【大分―山口】役割は明確になったが

下平監督がこのブログを読んでレスポンスをしているかのようなコメントを前節のインタビューでしていたようなので、ちょっと書きにくさも感じている。ただ、これまで指摘してきたサイドの役割。つまり、シャドーとサイドバックの役割分担はすっきりしたように思う。サイドバックは敵陣深くまで攻め込んでクロスを上げるのではなく、そこはシャドーが担う。だからこそ、右サイドバックは野嶽ではなく小出なのだ。

下田を一列上げてアンカーの位置に小林裕紀を入れることも、僕がこのブログで主張していたことだ。渡邉と町田から下田と中川に替えたことで、MFが隠れシャドーではなくビルドアップ重視なのだということも明確になった。しかしながら、中川はよく言えば運動量が多くいろいろなところに顔を出しているのだが、悪く言えば動き過ぎてFWの邪魔をしてしまっている。かつてのティティパンがそうだったように、ゴール前で絡んだとしてもフィニッシュがうまくハマらないので、結局攻めが機能しなくなるのだ。あそこまで前に出ることを求めるなら、昨季にゴールを量産した町田にすべき。中川を使う以上は、別の役割をしっかり認識させる必要があるだろう。
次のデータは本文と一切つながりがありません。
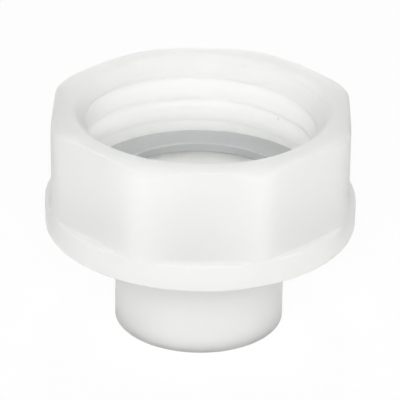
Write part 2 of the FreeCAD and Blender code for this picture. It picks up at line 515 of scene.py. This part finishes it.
def socket_rib():
    """The socket's helical rib, with a steep flank below and one of 45 degrees above."""
    root = SOCKET_RADIUS + RIB_ROOT
    blend = SOCKET_RADIUS + RIB_BLEND_DEPTH
    foot = SOCKET_RADIUS - RIB_FLANK_FOOT
    low = RIB_FOOT - RIB_LOWER_BLEND
    flank = RIB_FOOT + RIB_WIDTH + SOCKET_RADIUS - RIB_CREST
    high = flank + RIB_UPPER_BLEND
    rib = screwed("socket_rib", [
        (root, low, 0),
        (blend, low, 0),
        (foot, RIB_FOOT - RIB_LOWER_DROP, RIB_FOOT_ROUNDING),
        (RIB_CREST, RIB_FOOT, RIB_CREST_ROUNDING),
        (RIB_CREST, RIB_FOOT + RIB_WIDTH, RIB_CREST_ROUNDING),
        (foot, flank - RIB_FLANK_FOOT, RIB_FOOT_ROUNDING),
        (blend, high, 0),
        (root, high, 0),
    ], RIB_START, RIB_TURNS, RIB_PITCH, ROUND_STEPS)
    fade_ends(rib)
    close(rib)
    combine(rib, mouth_cone(), "DIFFERENCE")
    return rib


def outlet_groove():
    """The groove that leaves the pipe thread in the tube."""
    depth = OUTLET_ROOT - OUTLET_CREST
    narrow = OUTLET_PITCH / 4 - depth / 2 * OUTLET_FLANK
    inner = OUTLET_CREST - GROOVE_OVERSHOOT
    wide = narrow + (OUTLET_ROOT - inner) * OUTLET_FLANK
    start = OUTLET_PITCH * (OUTLET_START / math.tau - 1)
    return close(screwed("outlet_groove", [
        (inner, start - wide, 0),
        (OUTLET_ROOT, start - narrow, 0),
        (OUTLET_ROOT, start + narrow, 0),
        (inner, start + wide, 0),
    ], OUTLET_START, OUTLET_TURNS, OUTLET_PITCH, THREAD_STEPS))


def hand_in(piece, material, node):
    """Smooths a piece, gives it its material and puts it in place of its solid."""
    pick(piece)
    bpy.ops.object.shade_smooth_by_angle(angle=SMOOTH_ANGLE)
    piece.data.materials.append(material)
    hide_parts(node)
    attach(piece, "root")


def make_moulding():
    """The moulding, with the rib joined on and the pipe thread cut."""
    piece = moulding_blank()
    combine(piece, socket_rib(), "UNION")
    combine(piece, outlet_groove(), "DIFFERENCE")
    bpy.ops.object.mode_set(mode="EDIT")
    close(piece)
    hand_in(piece, moulded_plastic(), "adapter_body")


def make_gasket():
    """The sealing ring on its seat."""
    low, high = GASKET_BOX
    piece = close(spun("sealing_washer", [
        (GASKET_HOLE_RADIUS, low.z, GASKET_ROUNDING),
        (high.x, low.z, GASKET_ROUNDING),
        (high.x, high.z, GASKET_ROUNDING),
        (GASKET_HOLE_RADIUS, high.z, GASKET_ROUNDING),
    ]))
    hand_in(piece, grey_rubber(), "gasket")


def lay_floor():
    """The floor, a hair under the tube's end."""
    bpy.ops.object.select_all(action="DESELECT")
    bpy.ops.mesh.primitive_plane_add(size=FLOOR_SIZE, location=(0, 0, FLOOR_HEIGHT))
    floor = bpy.context.object
    floor.name = "floor"
    floor.data.materials.append(white_floor())


def light_surroundings():
    """A world that shows white and gives almost no light."""
    world = bpy.data.worlds.new("studio")
    bpy.context.scene.world = world
    sky = Finish(world)
    strength = SURROUND_LIGHT + (1 - SURROUND_LIGHT) * sky.shown()
    sky.node("OutputWorld", sky.node("Background", WHITE, strength))


def direction(azimuth, elevation):
    """The unit vector towards an azimuth and an elevation."""
    return Vector((
        math.cos(azimuth) * math.cos(elevation),
        math.sin(azimuth) * math.cos(elevation),
        math.sin(elevation),
    ))


def look_from(thing, place, target):
    """Puts a lamp or the camera at a place and turns it to its target."""
    thing.location = place
    thing.rotation_euler = (place - target).to_track_quat("Z", "Y").to_euler()


def hang_lamps():
    """The lamps, each a round softbox that no gloss shows."""
    for name, azimuth, elevation, size, power in LAMPS:
        bpy.ops.object.light_add(type="AREA")
        lamp = bpy.context.object
        lamp.name = name
        lamp.data.shape = "DISK"
        lamp.data.size = size
        lamp.data.energy = power
        lamp.data.color = LAMP_COLOUR
        lamp.visible_glossy = False
        away = direction(math.radians(azimuth), math.radians(elevation))
        look_from(lamp, LAMP_TARGET + away * LAMP_DISTANCE, LAMP_TARGET)


def place_camera():
    """Stands the camera so that the collar's underside falls on its place in the photograph."""
    away = direction(CAMERA_AZIMUTH, CAMERA_ELEVATION)
    right = Vector((-math.sin(CAMERA_AZIMUTH), math.cos(CAMERA_AZIMUTH), 0))
    up = away.cross(right)
    middle = IMAGE_SIZE / 2
    across = (middle - UNDERSIDE_PIXEL[0]) / PIXELS_PER_MM * MM
    along = (UNDERSIDE_PIXEL[1] - middle) / PIXELS_PER_MM * MM
    target = Vector((0, 0, UNDERSIDE_HEIGHT)) + right * across + up * along
    bpy.ops.object.camera_add()
    camera = bpy.context.object
    look_from(camera, target + away * CAMERA_DISTANCE, target)
    camera.rotation_euler.rotate_axis("Z", CAMERA_ROLL)
    camera.data.sensor_width = SENSOR_WIDTH
    camera.data.lens = PIXELS_PER_MM / MM * CAMERA_DISTANCE * SENSOR_WIDTH / IMAGE_SIZE
    camera.data.clip_end = CAMERA_RANGE
    bpy.context.scene.camera = camera


bpy.context.scene.view_settings.view_transform = "Standard"
bpy.context.scene.cycles.diffuse_bounces = DIFFUSE_BOUNCES
bpy.context.scene.cycles.max_bounces = MAX_BOUNCES
make_moulding()
make_gasket()
lay_floor()
light_surroundings()
hang_lamps()
place_camera()
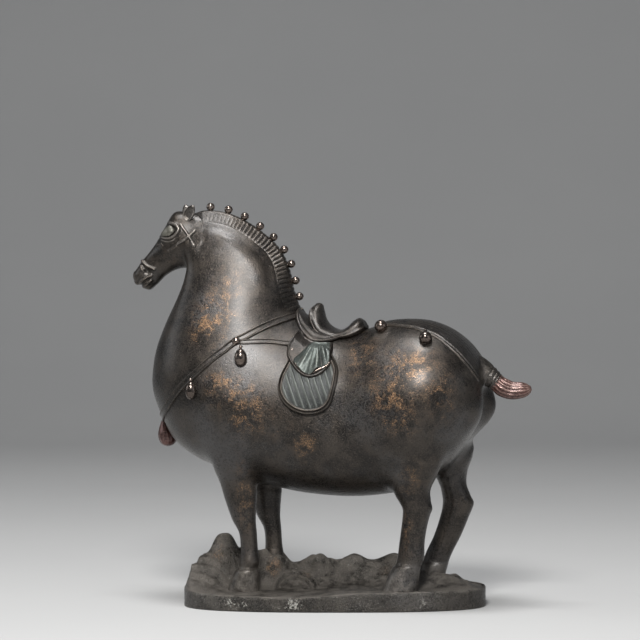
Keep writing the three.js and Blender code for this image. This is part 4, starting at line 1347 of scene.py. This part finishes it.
def seat_shape():
    """Shell arched over the back: at each station an arc from rim to rim with a rounded bead along
    the rim and a shallow trough inside it, and a smaller arc below it that is nearer at the rims and
    sinks into the back under the cantle."""
    rows, arc, thickness, cantle_sunk = 110, 61, 2.8, 3.2
    t = np.linspace(0, 1, rows)
    x, z, rim_x, rim_z, span = through(SEAT, t).T[..., None]
    run = run_along(SEAT, t, 0.01)
    inward = unit(points_at(run[:, 1], 0, -run[:, 0]))[:, None]
    angle = np.linspace(-0.5, 0.5, arc) * np.pi
    drop = 1 - np.cos(angle)
    outer = np.stack([x + (rim_x - x) * drop, span * np.sin(angle), z + (rim_z - z) * drop], -1)
    reach = np.abs(angle) / (0.5 * np.pi)
    relief = 0.6 * bell(reach - 0.95, 0.06) - 0.5 * bell(reach - 0.8, 0.1)
    swell = np.sin(np.pi * np.clip(t, 0.02, 0.98))[:, None]
    away = points_at(0, np.sign(angle), 0) * 0.9 - inward * 0.45
    outer = outer + away * (relief * (0.35 + 0.65 * swell))[..., None]
    thick = thickness * (0.3 + 0.7 * swell) * (0.2 + 0.8 * np.cos(angle))
    inner = outer * (1, 0.94, 1) + inward * thick[..., None]
    cantle = smoothstep(t, 0.66, 0.84)[:, None]
    inner[..., 1] *= 1 - 0.12 * cantle
    inner[..., 2] -= cantle_sunk * cantle
    return shell(outer, inner)


def pad_shape():
    """Cover laid over the back under the seat: its edge follows the pad's line on both flanks, with a
    shallow trough along it."""
    rows, parts, sunk = 90, 61, 1.4
    t, reach = (values[:, None] for values in flank(*smooth_line(PAD_EDGE, rows).T))
    s = np.linspace(-1, 1, parts)
    lift = PAD_RISE * (1 - s ** 20) - 0.45 * bell(np.abs(s) - 0.84, 0.08)
    return shell(on_skin(t, reach * s, lift), on_skin(t, reach * s, -sunk))


# Rings of a flap as shares from its middle to its edge, closer near the edge; the points on each; how
# far the rings of its side wall lie below its edge; and how deep its underside is sunk
FLAP_RINGS = np.concatenate([np.linspace(0.02, 0.9, 44), np.linspace(0.905, 1, 18)])
FLAP_SPOKES = 260
WALL_DROPS = (0.45, 1.0, 1.6)
FLAP_SUNK = 1.3


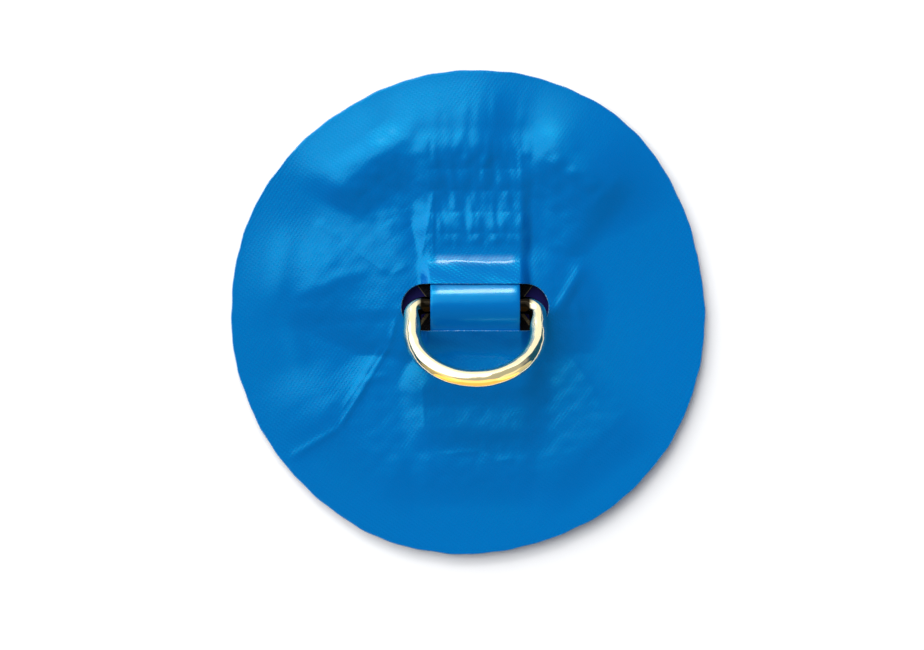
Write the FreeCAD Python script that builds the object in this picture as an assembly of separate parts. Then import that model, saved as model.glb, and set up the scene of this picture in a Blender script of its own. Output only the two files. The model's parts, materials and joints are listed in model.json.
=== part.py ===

そんな今節のスタメンで、違和感がもっとも強かったのは坂。相変わらずフィードがまったく合わず、押し込まれる展開だった前半の戦いをさらに厳しいものにしてしまった。正直なところ、彼が大分に移籍してきてから、ビルドアップで貢献したと思える場面はひとつもない。昨季も途中で使われなくなったが、今季も同じ轍を踏んでいる気がする。前半にフィードが散々だったせいか、後半は横パスが目立ち、リスクを追うだけのテクニックも自信もない小林裕紀と坂からは、なかなか前に進めるボールが出てこなかった。エドゥアルド・ネットが使えるようになれば、この点は解消できるはずなので、現時点では最大の希望だ。重量オーバーとの情報があるサムエルより、期待するならエドゥアルド・ネットだろう。